Balvenie was the son of James Douglas, 7th Earl of Douglas and his wife, Beatrice Sinclair, daughter to Henry II Sinclair, Earl of Orkney. Of him there is not much on record prior to 1445 when his father resigned the lands of Balvenie, Boharm, and Botriphnie to him. He is also mentioned as an heir of entail to his brother William Douglas, 8th Earl of Douglas in 1451
In 1448, in retaliation for English raids upon the towns of Dumfries, by Richard Neville, 5th Earl of Salisbury, and Dunbar by Henry Percy, 2nd Earl of Northumberland, Balvenie is said to have "ravaged Cumberland and laid the town of Alnwick in ashes."
Northumberland, having had his lands plundered gave chase to Balvenie. Balvenie meanwhile had regrouped with his brother, Hugh Douglas, Earl of Ormonde, and on 23 October, met Northumberland at Gretna, the following engagement was a decisive victory for the Douglas brothers known as the Battle of Sark. Northumberland managed to escape, but his son Lord Poynings was captured.

===Douglas rebellion===
In 1452 Balvenie's eldest brother, the Earl of Douglas was murdered by King James II with his own hands. Douglas had arrived at Stirling Castle with a Safe conduct issued by the King. According to Boece, Balvenie, along with his brothers, attacked the town of Stirling and paraded the supposed letter of safe conduct tied to the tail of a horse.

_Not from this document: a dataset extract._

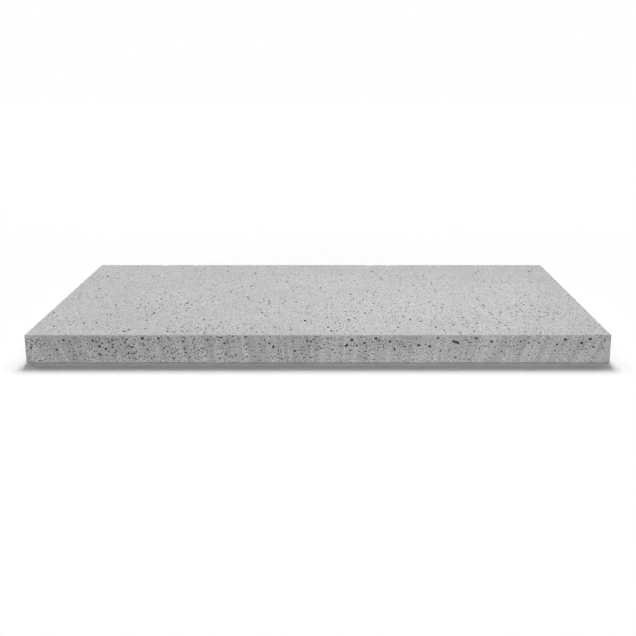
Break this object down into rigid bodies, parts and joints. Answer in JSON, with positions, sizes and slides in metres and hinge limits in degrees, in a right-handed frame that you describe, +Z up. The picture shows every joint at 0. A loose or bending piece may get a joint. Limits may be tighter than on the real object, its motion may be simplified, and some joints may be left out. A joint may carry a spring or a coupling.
{
  "type": "concrete kerb slab",
  "caption": "Flat rectangular kerb slab of cast concrete with square blowhole-pitted faces, lightly broken arrises and a level base, laid face up",
  "frame": {"origin": "middle of the base, at the centre of the slab's outline", "axes": "+X runs along the kerb's length, +Y runs back from the front face to the back face, +Z is up through the thickness"},
  "size_m": [1, 0.6, 0.05],
  "materials": {
    "concrete": "cast concrete, matt, light grey, with open blowholes"
  },
  "bodies": {
    "root": {"kerb_slab": "concrete"}
  },
  "joints": []
}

In the years between the murder of the eighth earl, and 1455, there followed an intermittent war between the Crown and the Douglases, with King James attempting to dislodge the brothers from their position of power. Balvenie and his brothers were given safe conducts to travel in 1453 which lasted for four years.

On 1 May 1455, at the Battle of Arkinholm, near Langholm, Balvenie and his elder brothers, Archibald Douglas, Earl of Moray, and Ormond were trapped by forces loyal to the crown and were defeated. Moray was killed during the battle, Ormond was captured and executed soon after, but Balvenie escaped to England. For a time he took refuge there, along with the other surviving brother, James Douglas, 9th Earl of Douglas. Following the defeat at Arkinholm, in the summer of 1455, all Douglas titles were declared forfeit, and their land reverted to the crown, Balvenie was specifically cited as having helped his mother fortify the Douglas castle of Abercorn against the King. Balvenie, Douglas and their mother were outcast from Scottish society for their treasonable dealings with the English.

===Return to Scotland and death===
Following the death of King James at Roxburgh Castle in 1460, Balvenie returned to Scotland with his brother after being granted an annuity by the English King of £100 from the revenues of the customs of Southampton and other places. In an attempt to foment further rebellion by John of Islay against the Scottish crown, the brothers ratified the Treaty of Ardtornish-Westminster, on behalf of the English with the Lord of the Isles.

For his part in these negotiations, the Scottish council of regency, put a price upon Balvenie's head of 1,200 Merks (the equivalent of £45,000 in the present day). In 1463 Balvenie was again in Scotland trying to raise men to the Douglas standard, but was captured by members of the Scotts of Liddesdale. He was taken to Edinburgh, where he was incarcerated for twelve days before being beheaded.